There are many other techniques used to accomplish this. Some of the most common are:
-
Principal Component Analysis (PCA)
-
Random Forest
-
Low Variance Filter
-
High Correlation Filter
Imbalanced Data
For business problems like credit card fraud detection, spam filtering, or medical diagnosis, the actual data could be less than 1% of the actual sample size. In cases like this, we need to be careful not to reject accurate data as noise or outliers. If we use accuracy as a performance metric for this model, it's obvious that the model will predict every credit card transaction with 99% accuracy. But businesses are more concerned about the 1% of false credit card transactions. So, accuracy is not the best performance metric in this case, and we may need to rely on other performance metrics like precision, recall, and sensitivity. All these metrics can be derived once we have tabulated the confusion matrix.

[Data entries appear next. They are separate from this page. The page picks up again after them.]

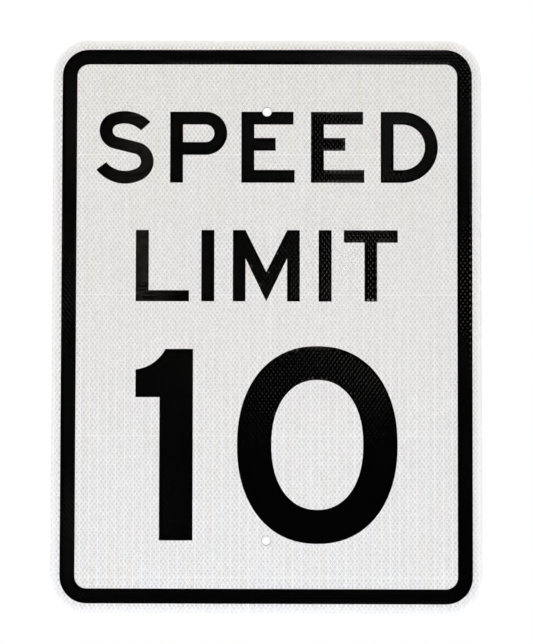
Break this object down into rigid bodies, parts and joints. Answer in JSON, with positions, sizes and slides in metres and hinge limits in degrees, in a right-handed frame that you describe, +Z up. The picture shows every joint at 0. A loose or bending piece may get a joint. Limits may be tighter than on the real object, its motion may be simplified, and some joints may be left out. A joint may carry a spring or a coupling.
{
  "type": "speed limit sign panel",
  "caption": "Flat upright aluminium traffic sign panel with rounded corners and bolt holes, faced in white prismatic sheeting with a black film border and legend.",
  "frame": {"origin": "centre of the bolt holes' pattern on the blank's back face, where the panel meets its post", "axes": "+Z up along the panel, +Y out of its back towards the post, so the legend faces -Y; +X to the legend reader's right"},
  "size_m": [0.4572, 0.0025, 0.6096],
  "materials": {
    "sheet_aluminium": "satin mill finish",
    "adhesive": "cloudy",
    "white_sealing_film": "matte white",
    "prismatic_film": "glossy, with diamond cells",
    "black_film": "glossy black, dimpled over the cells"
  },
  "bodies": {
    "root": {"aluminium_blank": "sheet_aluminium", "adhesive_layer": "adhesive", "sealing_film": "white_sealing_film", "prism_film": "prismatic_film", "border_film": "black_film", "letter_s": "black_film", "letter_p": "black_film", "letter_e_first": "black_film", "letter_e_second": "black_film", "letter_d": "black_film", "letter_l": "black_film", "letter_i_first": "black_film", "letter_m": "black_film", "letter_i_second": "black_film", "letter_t": "black_film", "digit_one": "black_film", "digit_zero": "black_film"}
  },
  "joints": []
}
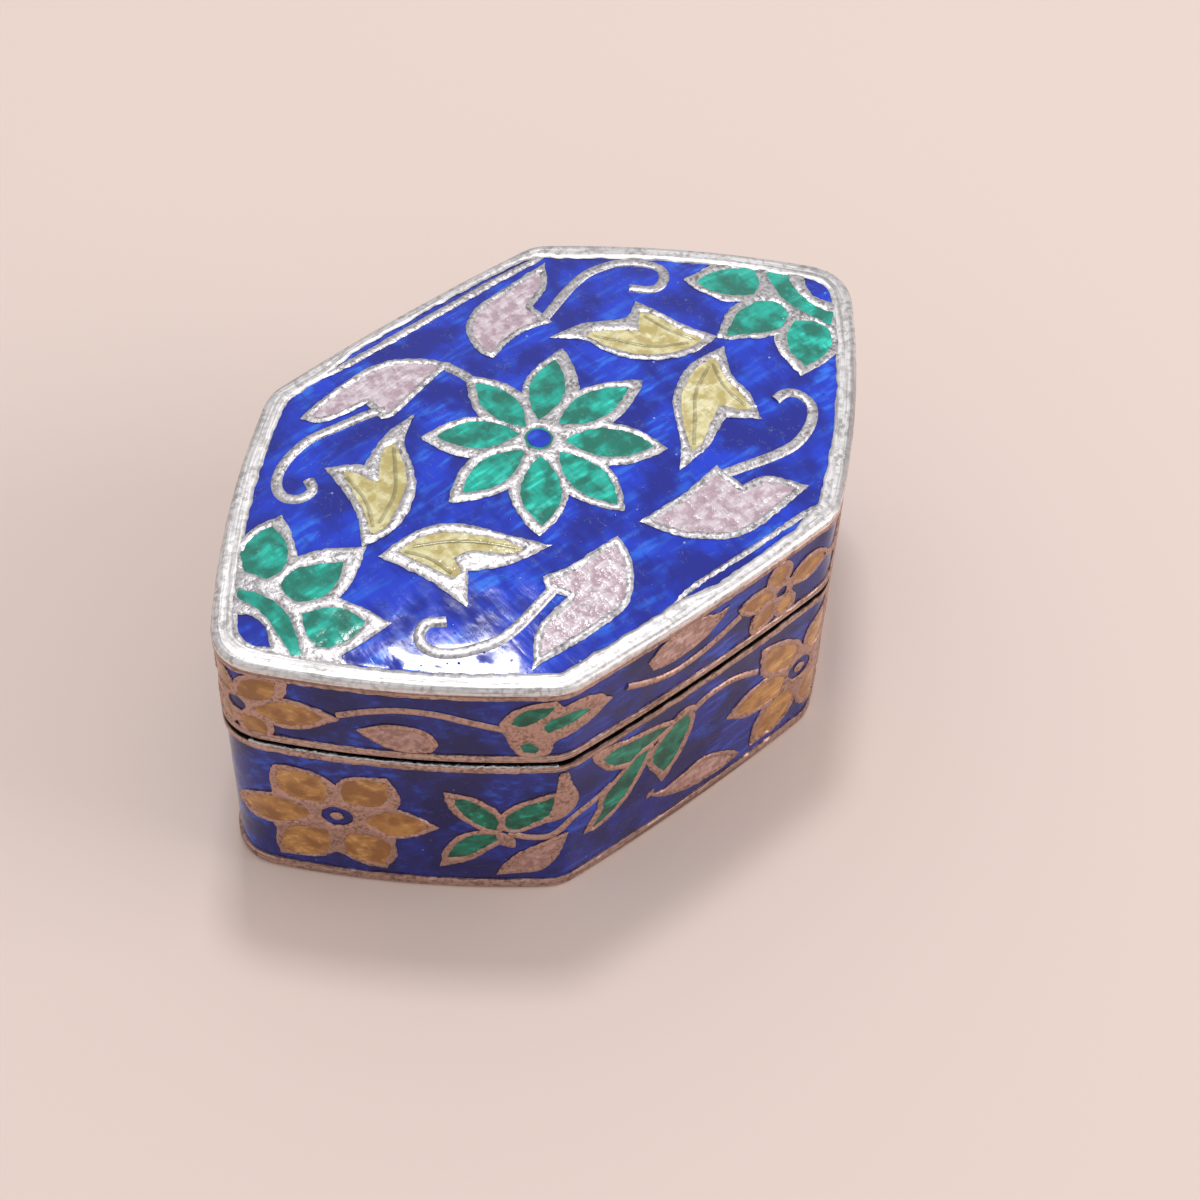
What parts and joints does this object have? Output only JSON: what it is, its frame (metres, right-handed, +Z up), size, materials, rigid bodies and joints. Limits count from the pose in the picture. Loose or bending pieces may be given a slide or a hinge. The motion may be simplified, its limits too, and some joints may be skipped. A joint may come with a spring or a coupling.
{
  "type": "cloisonne enamel box",
  "caption": "Small long hexagonal silver box with a slightly domed lift-off lid, covered in floral enamel cells between silver lines.",
  "frame": {"origin": "centre of the underside, where the box rests", "axes": "+Z up, +X along the box's length between its two tips, +Y across its width"},
  "size_m": [0.0416, 0.0256, 0.0193],
  "materials": {
    "silver": "bright silver, finely scratched",
    "cobalt_enamel": "glossy translucent enamel",
    "emerald_enamel": "glossy translucent enamel",
    "yellow_enamel": "semi-gloss enamel",
    "pink_enamel": "semi-gloss enamel"
  },
  "bodies": {
    "root": {"base_body": "silver", "lid_body": "silver", "base_side_enamel": "cobalt_enamel", "lid_side_enamel": "cobalt_enamel", "lid_top_ground": "cobalt_enamel", "flower_eye": "cobalt_enamel", "corner_heart_1": "cobalt_enamel", "corner_heart_2": "cobalt_enamel", "flower_petal_1": "emerald_enamel", "flower_petal_2": "emerald_enamel", "flower_petal_3": "emerald_enamel", "flower_petal_4": "emerald_enamel", "flower_petal_5": "emerald_enamel", "flower_petal_6": "emerald_enamel", "flower_petal_7": "emerald_enamel", "flower_petal_8": "emerald_enamel", "corner_petal_1": "emerald_enamel", "corner_petal_2": "emerald_enamel", "corner_petal_3": "emerald_enamel", "corner_petal_4": "emerald_enamel", "corner_petal_5": "emerald_enamel", "corner_petal_6": "emerald_enamel", "corner_arc_1": "emerald_enamel", "corner_arc_2": "emerald_enamel", "yellow_leaf_1": "yellow_enamel", "yellow_leaf_2": "yellow_enamel", "yellow_leaf_3": "yellow_enamel", "yellow_leaf_4": "yellow_enamel", "pink_leaf_1": "pink_enamel", "pink_leaf_2": "pink_enamel", "pink_leaf_3": "pink_enamel", "pink_leaf_4": "pink_enamel"}
  },
  "joints": []
}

Some of the commonly used techniques to improve prediction score include:
-
Resampling — Undersample majority class: When we have a lot of positive data (Valid credit card/Valid email) in our sample dataset compared to the negative data (invalid Credit card/spam email), we can use this technique to remove some of the observations of positive data. By reducing the ratio of positive data, we effectively increase the ratio of negative sample data.
-
Resampling — Oversample minority class: In this technique, we add more copies of negative data (invalid credit card/spam email) to our sample dataset. We need to be cautious not to run into the risk of overfitting the data.
-
SMOTE technique: Synthetic Minority Oversampling Technique (SMOTE) is used to generate new and synthetic data that can be used as training data to train the model.
Conclusion
Though this guide addresses the important aspects of preparing the data, it is just the tip of the iceberg. Multiple other approaches and techniques are available depending on the type of data. The Python ecosystem offers multiple libraries that are well equipped to address this optimally. This is also an iterative process, and you may need to go through some of these steps more than once to fine-tune your data to prepare a better-predicting model.